Rotfeld studied international law and diplomacy in Warsaw (1955–1960). He wrote his PhD dissertation on the right of self-determination of people in modern international law at the Jagiellonian University, Kraków which he defended in 1969. Later, habilitation on European Security in Statu Nascendi.[clarification needed] He was appointed professor at Warsaw University by the President of Poland in 2001.

Professional activities

From 1961, Rotfeld worked as a researcher at the Polish Institute of International Affairs (PISM, the acronym formed from the Polish name). He was a member of the UN Secretary General Advisory Board on Disarmament Matters from 2006 to 2011, and its chair in 2008; member of the NATO Expert Group on the New Strategic Concept of Alliance (2009-2010), and since 2010 Commissioner of the Euro-Atlantic Security Commission, member of the European Council on Foreign Relations (ECFR).

After 1989, he has served as leader of the Project on Building a Co–operative Security System in and for Europe at the Stockholm International Peace Research Institute (SIPRI). He was appointed as Director of SIPRI from 1 July 1991 and re–elected in 1996 for a second term, lasting until June 2002. He is a member of many consultative bodies and scientific councils, including the Institute of Political Studies at the Polish Academy of Sciences. He is co-chairman of Polish-Russian Group on Difficult Matters.

He has participated in many multilateral negotiations and conferences on security and arms control.

Publications

Rotfeld has published and edited more than 20 monographs and over 400 articles. His work initially focused on the legal and political aspect of relations between Germany and Central and East European states after World War II (recognition of borders, the Munich Agreement and the right of self-determination) and multilateral process of security and cooperation in Europe initiated by the Helsinki Accords, as well as arms control and non-proliferation.
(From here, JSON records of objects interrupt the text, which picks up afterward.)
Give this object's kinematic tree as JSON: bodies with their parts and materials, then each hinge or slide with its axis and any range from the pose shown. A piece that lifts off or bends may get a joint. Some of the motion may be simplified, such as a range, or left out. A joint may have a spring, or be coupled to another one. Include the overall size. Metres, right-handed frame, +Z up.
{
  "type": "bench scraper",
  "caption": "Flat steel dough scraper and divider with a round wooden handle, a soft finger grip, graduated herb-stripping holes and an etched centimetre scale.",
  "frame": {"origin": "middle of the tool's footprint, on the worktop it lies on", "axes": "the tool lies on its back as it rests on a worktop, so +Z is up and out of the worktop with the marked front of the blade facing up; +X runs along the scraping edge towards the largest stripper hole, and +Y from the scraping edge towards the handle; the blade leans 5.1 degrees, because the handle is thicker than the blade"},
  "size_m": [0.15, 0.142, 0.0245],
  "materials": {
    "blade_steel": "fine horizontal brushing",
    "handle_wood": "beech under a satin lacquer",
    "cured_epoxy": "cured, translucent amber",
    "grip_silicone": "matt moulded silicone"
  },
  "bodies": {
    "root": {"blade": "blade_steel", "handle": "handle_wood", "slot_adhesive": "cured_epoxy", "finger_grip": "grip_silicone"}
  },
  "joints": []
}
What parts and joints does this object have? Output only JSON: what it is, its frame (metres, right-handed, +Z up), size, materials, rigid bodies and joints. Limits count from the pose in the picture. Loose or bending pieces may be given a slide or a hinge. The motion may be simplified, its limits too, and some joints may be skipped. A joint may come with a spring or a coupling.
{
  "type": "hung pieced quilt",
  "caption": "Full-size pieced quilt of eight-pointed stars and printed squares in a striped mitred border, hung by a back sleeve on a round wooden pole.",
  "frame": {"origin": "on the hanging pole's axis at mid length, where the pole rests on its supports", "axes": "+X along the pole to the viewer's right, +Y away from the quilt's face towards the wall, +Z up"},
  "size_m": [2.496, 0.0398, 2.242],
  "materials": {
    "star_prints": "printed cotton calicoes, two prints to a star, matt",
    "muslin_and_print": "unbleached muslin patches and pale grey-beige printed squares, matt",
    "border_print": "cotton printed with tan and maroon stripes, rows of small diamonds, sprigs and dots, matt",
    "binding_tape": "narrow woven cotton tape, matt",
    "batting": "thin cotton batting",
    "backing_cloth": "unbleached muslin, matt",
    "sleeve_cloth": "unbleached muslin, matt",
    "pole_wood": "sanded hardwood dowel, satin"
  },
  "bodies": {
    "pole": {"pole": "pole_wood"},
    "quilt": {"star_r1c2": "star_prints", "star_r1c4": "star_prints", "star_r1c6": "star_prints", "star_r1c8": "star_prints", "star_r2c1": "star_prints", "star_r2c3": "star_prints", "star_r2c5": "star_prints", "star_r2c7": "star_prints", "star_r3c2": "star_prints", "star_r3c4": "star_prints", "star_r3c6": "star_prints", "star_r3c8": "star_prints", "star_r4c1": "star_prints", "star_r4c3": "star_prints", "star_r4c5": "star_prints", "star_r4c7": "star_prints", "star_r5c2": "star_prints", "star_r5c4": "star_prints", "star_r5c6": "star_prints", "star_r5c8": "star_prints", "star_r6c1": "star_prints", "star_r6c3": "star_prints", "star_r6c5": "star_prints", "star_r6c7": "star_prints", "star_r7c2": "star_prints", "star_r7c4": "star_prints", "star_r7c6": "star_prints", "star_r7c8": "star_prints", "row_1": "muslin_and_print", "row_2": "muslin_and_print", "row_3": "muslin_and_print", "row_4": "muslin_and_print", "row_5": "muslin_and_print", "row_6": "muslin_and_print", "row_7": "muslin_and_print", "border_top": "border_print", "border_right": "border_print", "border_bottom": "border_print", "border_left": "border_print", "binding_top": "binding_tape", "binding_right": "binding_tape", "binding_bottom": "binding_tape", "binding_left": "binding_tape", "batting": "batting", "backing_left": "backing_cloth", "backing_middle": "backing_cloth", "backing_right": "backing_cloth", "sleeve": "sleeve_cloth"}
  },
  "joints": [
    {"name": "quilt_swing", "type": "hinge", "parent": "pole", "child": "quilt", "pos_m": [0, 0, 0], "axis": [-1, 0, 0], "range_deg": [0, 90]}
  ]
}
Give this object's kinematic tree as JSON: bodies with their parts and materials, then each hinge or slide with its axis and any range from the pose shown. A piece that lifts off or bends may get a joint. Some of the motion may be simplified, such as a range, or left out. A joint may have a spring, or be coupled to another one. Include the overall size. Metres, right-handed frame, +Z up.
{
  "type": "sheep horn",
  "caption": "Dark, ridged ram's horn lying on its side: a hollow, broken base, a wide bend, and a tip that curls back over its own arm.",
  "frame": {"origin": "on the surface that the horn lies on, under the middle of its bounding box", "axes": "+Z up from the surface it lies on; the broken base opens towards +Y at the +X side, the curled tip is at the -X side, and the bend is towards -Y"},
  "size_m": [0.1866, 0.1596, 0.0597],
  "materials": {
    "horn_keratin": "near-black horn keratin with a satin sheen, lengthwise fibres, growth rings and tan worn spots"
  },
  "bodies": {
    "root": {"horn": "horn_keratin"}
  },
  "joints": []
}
After the end of the cold war he co-edited the volume Germany and Europe in Transition (OUP 1991) with Walther Stützle. Since then his publications have mainly focused on human rights, cooperative security, CSBMs, multilateral security structures (NATO, EU, Organization for Security and Co-operation in Europe (OSCE)) and the political and legal structures of the security system in Europe.

He was editor of the SIPRI Yearbook: Armaments, Disarmament and International Security from 1991 to 2002. He has written more than 20 chapters on global and regional security systems and European and transatlantic security structures for the SIPRI Yearbook. He initiated the Warsaw Reflection Group (2004) and chaired the series of reports on the UN reform, multilateral European security institutions and on arms control, non-proliferation and denuclearization.

Appointments

In his capacity as Director of SIPRI, he was appointed in 1992 as Personal Representative of the OSCE Chairman-in-Office to elaborate the political settlement of the conflict in the Trans–Dniester region of Moldova; the recommended basic principles for the political solution of the conflict in his report were approved by the OSCE Council of Ministers and conflicting parties.
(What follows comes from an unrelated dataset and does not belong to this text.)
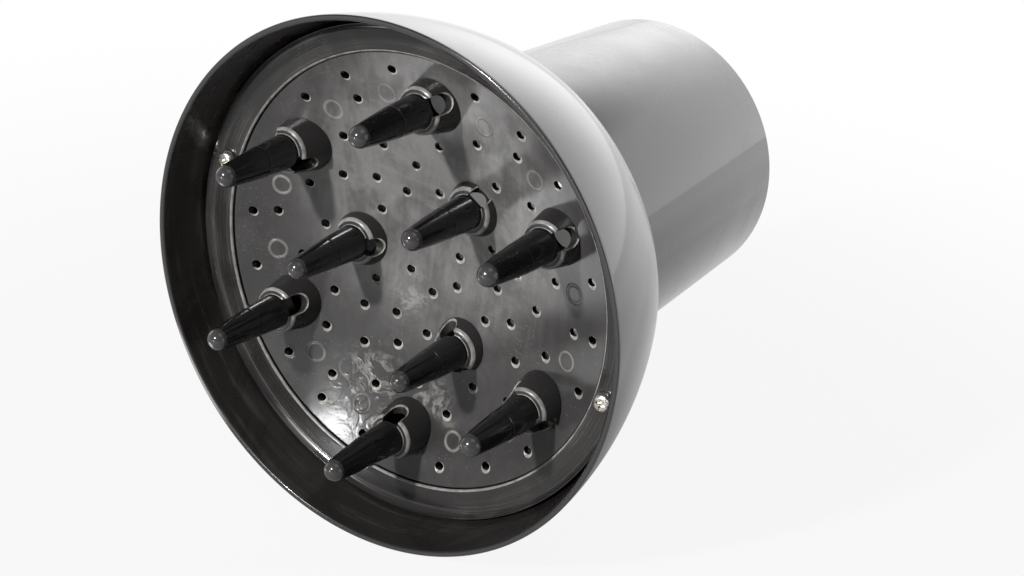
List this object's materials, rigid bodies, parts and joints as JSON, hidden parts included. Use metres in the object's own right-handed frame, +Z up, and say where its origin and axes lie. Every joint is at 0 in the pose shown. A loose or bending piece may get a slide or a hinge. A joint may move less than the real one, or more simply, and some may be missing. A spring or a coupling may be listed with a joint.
{
  "type": "hair dryer diffuser",
  "caption": "Black diffuser attachment for a hair dryer: a wide bell on a tapered collar, with a perforated dish of hollow fingers clamped by a ring and screws.",
  "frame": {"origin": "centre of the collar's open end, where the dryer's nozzle enters", "axes": "+Y along the common axis from the mouth back to the dryer, so the mouth faces -Y; +Z up, through an outer finger; +X to the right seen from the mouth"},
  "size_m": [0.1598, 0.1683, 0.1598],
  "materials": {
    "black_plastic": "moulded black plastic, polished, with fine scuffs",
    "chromed_steel": "bright plated screw heads"
  },
  "bodies": {
    "root": {"bell_shell": "black_plastic", "collar_tube": "black_plastic", "clamp_ring": "black_plastic", "finger_plate": "black_plastic", "outer_finger_1": "black_plastic", "outer_finger_2": "black_plastic", "outer_finger_3": "black_plastic", "outer_finger_4": "black_plastic", "outer_finger_5": "black_plastic", "outer_finger_6": "black_plastic", "inner_finger_1": "black_plastic", "inner_finger_2": "black_plastic", "inner_finger_3": "black_plastic", "plate_screw_1": "chromed_steel", "plate_screw_2": "chromed_steel"}
  },
  "joints": []
}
Since 2001 he has been a member of the President of Poland’s National Security Council.

He became Undersecretary of State at the Ministry of Foreign Affairs (MFA, Warsaw) in November 2001; in June 2003 he was appointed Secretary of State and served as Minister of Foreign Affairs between January 2005 and November 2005.

Since 2006 he has been a member of the UN Secretary-General's Advisory Board on Disarmament Matters (chaired 2008).
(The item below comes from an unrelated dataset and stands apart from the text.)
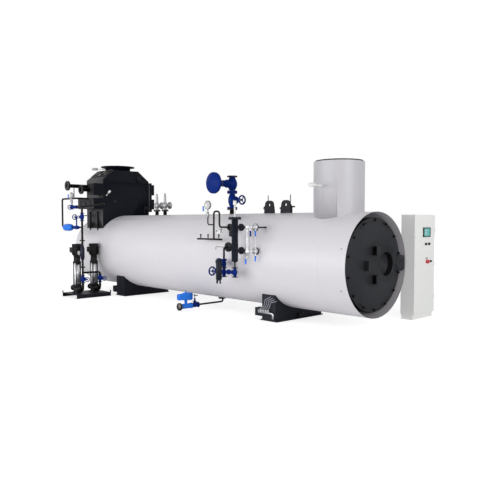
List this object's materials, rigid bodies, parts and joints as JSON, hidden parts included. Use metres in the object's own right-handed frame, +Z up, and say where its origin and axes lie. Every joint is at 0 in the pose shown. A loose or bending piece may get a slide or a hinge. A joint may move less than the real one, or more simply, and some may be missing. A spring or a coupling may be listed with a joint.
{
  "type": "industrial steam boiler",
  "caption": "Packaged heat-recovery steam boiler on saddles, with flue inlet, economizer, feed pump skid, valves, gauges and a control cabinet.",
  "frame": {"origin": "on the floor at the middle of the front saddle's foot plate", "axes": "+X along the boiler axis towards the round front plate, +Y away from the fitted side, +Z up"},
  "size_m": [9.658, 4.113, 3.532],
  "materials": {
    "cladding": "satin coated sheet",
    "cabinet": "satin",
    "front_plate": "semi-matt",
    "bolts": "semi-matt",
    "anthracite": "semi-matt",
    "cast": "painted black",
    "stainless": "brushed",
    "tubes": "dull",
    "galvanised": "zinc coated",
    "motor": "satin black",
    "dark_blue": "gloss",
    "light_blue": "gloss",
    "wheel_paint": "gloss",
    "white_plastic": "matt",
    "red_plastic": "gloss",
    "screen": "gloss",
    "glass": "clear"
  },
  "bodies": {
    "boiler": {"boiler_casing": "cladding", "rear_end": "cladding", "rear_cover": "anthracite", "front_plate": "front_plate", "front_plate_bolts": "bolts", "front_plate_straps": "front_plate", "flue_stub": "cladding", "flue_flange": "anthracite", "front_saddle": "anthracite", "rear_saddle": "anthracite", "drain_cocks": "stainless", "economizer_casing": "anthracite", "economizer_hood": "anthracite", "economizer_outlet": "anthracite", "economizer_tubes": "tubes", "economizer_headers": "anthracite", "water_nozzles": "anthracite", "pump_skid": "anthracite", "pump_castings": "cast", "pump_stages": "stainless", "pump_motors": "motor", "feed_riser": "anthracite", "stop_valves": "dark_blue", "feed_loop_pipe": "anthracite", "shell_nozzles": "anthracite", "steam_stop_valve": "dark_blue", "control_valves": "dark_blue", "valve_actuators": "light_blue", "safety_valves": "stainless", "lifting_lugs": "anthracite", "level_standpipe": "anthracite", "gauge_glass_cocks": "stainless", "gauge_glass": "glass", "pressure_manifold": "anthracite", "pressure_gauge": "stainless", "sample_cooler": "anthracite", "blowdown_pipe": "anthracite", "blowdown_valve": "dark_blue", "quick_blowdown_valve": "light_blue", "probe_heads": "white_plastic", "cabinet_body": "cabinet", "mounting_plate": "galvanised"},
    "cabinet_door": {"cabinet_door": "cabinet", "door_controls": "screen", "emergency_button": "red_plastic"},
    "steam_stop_handwheel": {"steam_stop_handwheel": "wheel_paint"},
    "feed_stop_handwheel": {"feed_stop_handwheel": "wheel_paint"},
    "gauge_branch_handwheel": {"gauge_branch_handwheel": "wheel_paint"},
    "pump_1_handwheel": {"pump_1_handwheel": "wheel_paint"},
    "pump_2_handwheel": {"pump_2_handwheel": "wheel_paint"},
    "sample_handwheel": {"sample_handwheel": "wheel_paint"}
  },
  "joints": [
    {"name": "cabinet_door_hinge", "type": "hinge", "parent": "boiler", "child": "cabinet_door", "pos_m": [1.945, 2.229, 1.1], "axis": [0, 0, 1], "range_deg": [0, 120]},
    {"name": "steam_stop_turn", "type": "hinge", "parent": "boiler", "child": "steam_stop_handwheel", "pos_m": [-1.513, 0, 2.448], "axis": [1, 0, 0], "range_deg": [0, 1080]},
    {"name": "feed_stop_turn", "type": "hinge", "parent": "boiler", "child": "feed_stop_handwheel", "pos_m": [-6.2566, -1.59, 2.087], "axis": [-1, 0, 0], "range_deg": [0, 1080]},
    {"name": "gauge_branch_turn", "type": "hinge", "parent": "boiler", "child": "gauge_branch_handwheel", "pos_m": [-6.5212, -1.59, 2.35], "axis": [-1, 0, 0], "range_deg": [0, 1080]},
    {"name": "pump_1_valve_turn", "type": "hinge", "parent": "boiler", "child": "pump_1_handwheel", "pos_m": [-5.6264, -1.59, 0.48], "axis": [1, 0, 0], "range_deg": [0, 1080]},
    {"name": "pump_2_valve_turn", "type": "hinge", "parent": "boiler", "child": "pump_2_handwheel", "pos_m": [-5.6264, -1.1, 0.48], "axis": [1, 0, 0], "range_deg": [0, 1080]},
    {"name": "sample_valve_turn", "type": "hinge", "parent": "boiler", "child": "sample_handwheel", "pos_m": [-1.1786, -1.16, 0.948], "axis": [-1, 0, 0], "range_deg": [0, 1080]}
  ]
}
Since 2008, former Foreign Minister Rotfeld has been Co-Chairing the Polish-Russian Group For Difficult Issues, in particular the Katyn massacre, together with Rector of the Moscow State Institute of International Relations (University), Anatoly V. Torkunov.

Memberships

He is a member of different academies and boards: the Royal Swedish Academy of War Studies (appointed in 1996); the Governing Board of the Hamburg Institute for Peace Research and Security Policy at the University of Hamburg (IFSH, appointed in 1995); the Advisory Board of Geneva Centre for the Democratic Control of Armed Forces (DCAF, appointed in 2001); Geneva Security Policy Centre (2003), and many other research centres. He has been a member of the European Council on Foreign Relations since 2009.

Since March 2011 he has been professor at the Warsaw University Institute of Interdisciplinary Research (Collegium Artes Liberales). He has lectured at many universities and academic institutions in Europe, the United States, Russia, China and Japan.

As former Polish minister for integration, in 2012 signed the Soros' open letter calling for more Europe in the single currency turmoil.[1]